Canada’s progressive integration policies are celebrated by reformers the world over, but a poll reveals that 46 percent of Canadians believe that immigration negatively affects their homeland. Like their neighbors to the south, Canadians equate increased immigration with higher crime rates. Even though, writes Rachel Giese in The Walrus(June 2011), immigrants actually drive crime down.

Since Prime Minister Pierre Trudeau advocated multiculturalism in the 1970s, immigration has risen and crime has plummeted. Foreign-born residents make up some 20 percent of the populace–and a disproportionate number of these immigrants live in large cities such as Toronto, where crime has fallen 50 percent in the last 20 years.

Some anecdotally attribute the crime decrease to more stringent drug policies, an aging populace, and even the 1988 legalization of abortion.
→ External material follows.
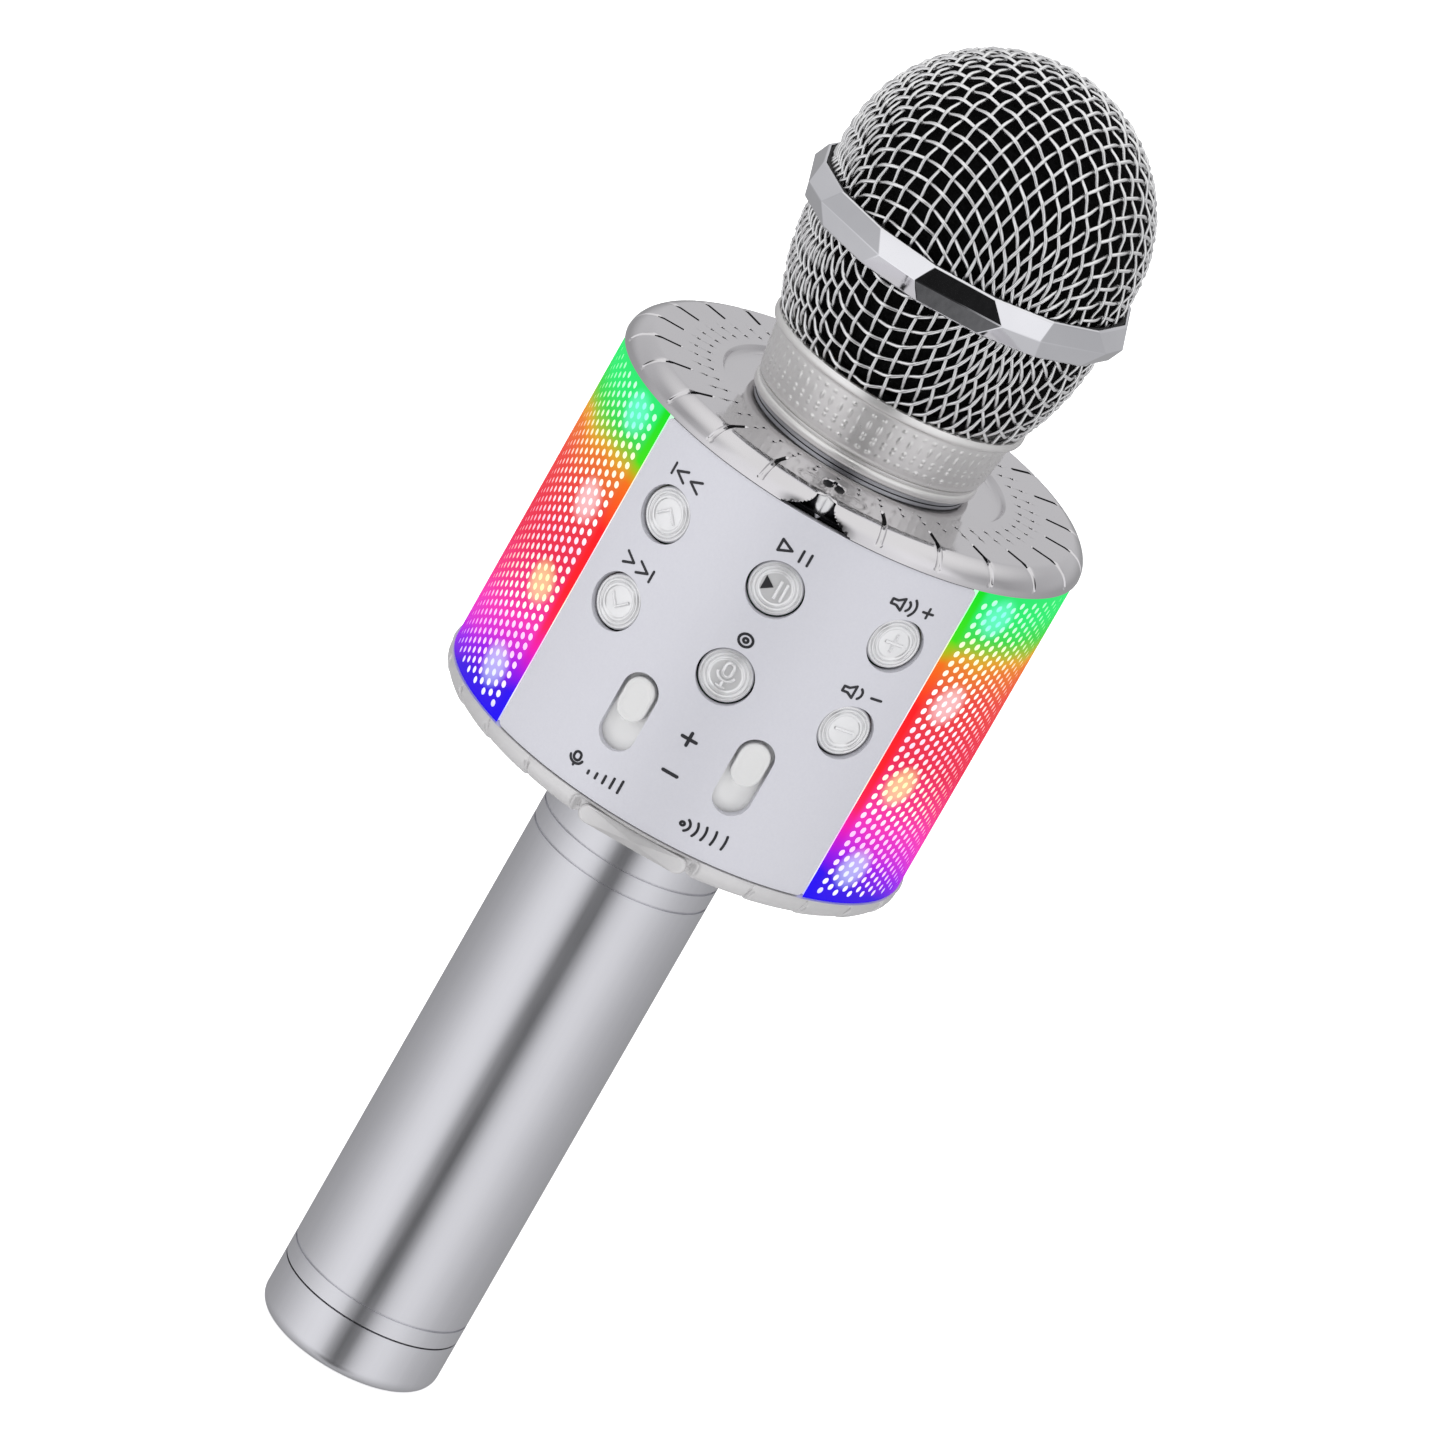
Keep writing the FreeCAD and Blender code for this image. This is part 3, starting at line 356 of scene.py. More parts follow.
def rounded_pad(outline, levels, lay):
    """A pad with a rounded edge. levels are (inset, out) from its foot to its crown; lay puts it in place.

    An inset of nearly half the pad's width closes the pad at its middle."""
    outline = numpy.asarray(outline, float)
    middle = (outline.max(0) + outline.min(0)) / 2
    half = (outline.max(0) - outline.min(0)).min() / 2
    rings = []
    for inset, out in levels:
        from_middle = outline - middle
        reach = numpy.linalg.norm(from_middle, axis=1, keepdims=True)
        if inset < half * 0.9:
            ring = middle + from_middle * (1 - inset / reach)
        else:
            ring = middle + from_middle * 0.002
        rings.append(numpy.column_stack([ring, numpy.full(len(ring), out)]))
    points = numpy.concatenate(rings)
    count = len(outline)
    faces = net_faces(len(levels), count, False, True).tolist()
    faces.append([(len(levels) - 1) * count + index for index in range(count)])
    faces.append(list(range(count))[::-1])
    return lay(points), faces


def stadium(width, length, steps=12):
    """An upright outline with half-round ends."""
    radius = width / 2
    reach = length / 2 - radius
    top = [(x, y + reach) for x, y in arc((0, 0), radius, 0, 180, steps)]
    bottom = [(x, y - reach) for x, y in arc((0, 0), radius, 180, 360, steps)]
    return numpy.array(top + bottom)


# ---- finishes ----


def satin_aluminium():
    finish = Finish("satin_aluminium", metallic=1.0, roughness=0.3)
    streak = finish.noise(900, 4, (1, 1, 0.02))
    cloud = finish.noise(60, 4)
    tone = finish.mixed(streak * 0.5 + cloud * 0.5, paint(212, 212, 216), paint(226, 226, 230))
    finish.feed(base_color=tone, roughness=0.24 + streak * 0.1 + cloud * 0.06)
    finish.bump(streak, 0.05, 0.0001)
    return finish


def chrome(name="chrome", low=(222, 222, 226), high=(238, 238, 241), rough=0.07):
    finish = Finish(name, metallic=1.0)
    cloud = finish.noise(90, 3)
    finish.feed(base_color=finish.mixed(cloud, paint(*low), paint(*high)), roughness=rough + cloud * 0.05)
    finish.bump(finish.noise(350, 2), 0.02, 0.0002)
    return finish


def plated_plastic():
    finish = Finish("plated_plastic", metallic=1.0)
    cloud = finish.noise(45, 3)
    tone = finish.mixed(cloud, paint(206, 204, 211), paint(218, 216, 222))
    finish.feed(base_color=tone, roughness=0.1 + cloud * 0.05)
    finish.bump(finish.noise(220, 3), 0.03, 0.0003)
    return finish


def slotted_plate():
    """The top cover's plating, with painted shade inside the slots, the dots, the eye and the notch."""
    finish = Finish("slotted_plate", metallic=1.0)
    cloud = finish.noise(45, 3)
    tone = finish.mixed(cloud, paint(210, 208, 210), paint(220, 218, 220))
    across = finish.along("X")
    ahead = finish.along("Y") * -1.0
    height = finish.along("Z")
    radius = (across * across + ahead * ahead) ** 0.5
    turn = finish.heading(across, ahead)
    flat = height > TOP_FACE - 0.8

    # painted shade: the slots, the dots, the eye and the notch are recesses, and this mask paints their shade
    slot_side = turn.folded(SLOT_STEP / 2) * radius * (math.pi / 180)
    dark = (slot_side.size() < 0.4) * (radius > 32.9) * (radius < 37.5) * (turn.size() > 4.0)
    dot_side = turn.folded(DOT_STEP / 2) * radius * (math.pi / 180)
    for ring in DOT_RINGS:
        from_ring = radius - ring
        dark = dark + (dot_side * dot_side + from_ring * from_ring < (DOT + 0.01) ** 2)

    eye_side = across / EYE_WIDE
    eye_depth = (radius - EYE_RADIUS) / EYE_DEEP
    eye = (eye_side * eye_side + eye_depth * eye_depth < 1.0) * (ahead > 0.0) * (across.size() > 0.3)
    fall = (BARREL_HEAD + NOTCH_RISE - height) / NOTCH_RISE
    opening = fall * fall * (fall > 0.0) * (NOTCH_FOOT - NOTCH_HEAD) + NOTCH_HEAD
    notch = (across.size() < opening) * (ahead > 37.6) * (height < TOP_FACE - 0.5)

    dark = (dark * flat).or_more(notch.or_more(eye * flat))
    # the recesses' painted shade, in near black
    colour = finish.mixed(dark, tone, paint(30, 30, 33))
    finish.feed(base_color=colour, roughness=0.08 + cloud * 0.04 + dark * 0.35)
    finish.bump(finish.noise(220, 3), 0.03, 0.0003)
    return finish


def pearl_panel():
    finish = Finish("panel_silver", metallic=0.25)
    fleck = finish.noise(2600, 2)
    cloud = finish.noise(35, 3)
    tone = finish.mixed(fleck * 0.6 + cloud * 0.4, paint(180, 180, 187), paint(191, 191, 197))
    finish.feed(base_color=tone, roughness=0.4 + cloud * 0.08)
    finish.bump(fleck, 0.03, 0.0001)
    return finish


# The light's colours by height, from the barrel's foot to its head.
SHEET_SHADES = (
    (115, 30, 10, 240),  # blue
    (120, 60, 20, 220),  # indigo
    (124, 150, 20, 230),  # violet
    (127, 210, 40, 210),  # magenta
    (131, 240, 50, 180),  # pink
    (136, 240, 50, 130),  # rose
    (142, 230, 40, 80),  # crimson
    (148, 230, 50, 70),  # red
    (154, 230, 70, 60),  # brick
    (159, 230, 120, 40),  # orange
    (161, 220, 160, 40),  # amber
    (163, 140, 190, 50),  # lime
    (165, 60, 210, 70),  # leaf green
    (169, 40, 230, 110),  # green
)
HOLE_SHADES = (
    (116, 190, 190, 255),  # pale blue
    (119, 240, 240, 255),  # bluish white
    (127, 255, 190, 250),  # orchid
    (131, 255, 210, 250),  # pale orchid
    (134, 255, 250, 240),  # warm white
    (138, 255, 240, 220),  # ivory
    (145, 250, 210, 230),  # pale rose
    (152, 255, 250, 250),  # white
    (160, 255, 240, 210),  # cream
    (163, 240, 255, 200),  # pale lime
    (168, 190, 255, 210),  # mint
)
MARGIN_SHADES = (
    (114.0, 26, 6, 240),
    (120.0, 44, 6, 236),
    (123.6, 150, 10, 226),
    (128.4, 238, 20, 170),
    (132.6, 244, 30, 90),
    (139.2, 250, 24, 40),
    (151.2, 250, 24, 30),
    (159.6, 240, 110, 20),
    (163.8, 60, 220, 20),
    (174.0, 0, 222, 30),
)
GLOW_FOOT = 114.0
GLOW_HEIGHT = 60.0
LAMPS = (
    (169.0, (120, 255, 225)),
    (152.6, (255, 235, 240)),
    (137.1, (255, 246, 170)),
    (121.5, (215, 225, 255)),
)
LAMP_TURN = 53.5
LAMP_HALF_HEIGHT = 3.2
LAMP_HALF_TURN = 4.6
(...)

Giese, however, has hard data to back her side of the story: A youth delinquency study started by Toronto sociologist John Hagan in 1976 morphed into an ongoing glimpse into a community affected by the arrival of a large number of immigrants. The results reveal that “cities with the highest increase in immigration also had the largest decrease in violent crime.” First-generation immigrants, contrary to stereotype, are studious, family-oriented, and unlikely to participate in risky activities. Giese also found that the aversion to crime “extended across all nationalities; it didn’t matter whether a teenager’s family was from India or Trinidad or China.”

Unfortunately, with more years of exposure to Canadian culture, immigrant crime rates sneak back up to the national average–suggesting that it’s not where people are from, but where they grow up.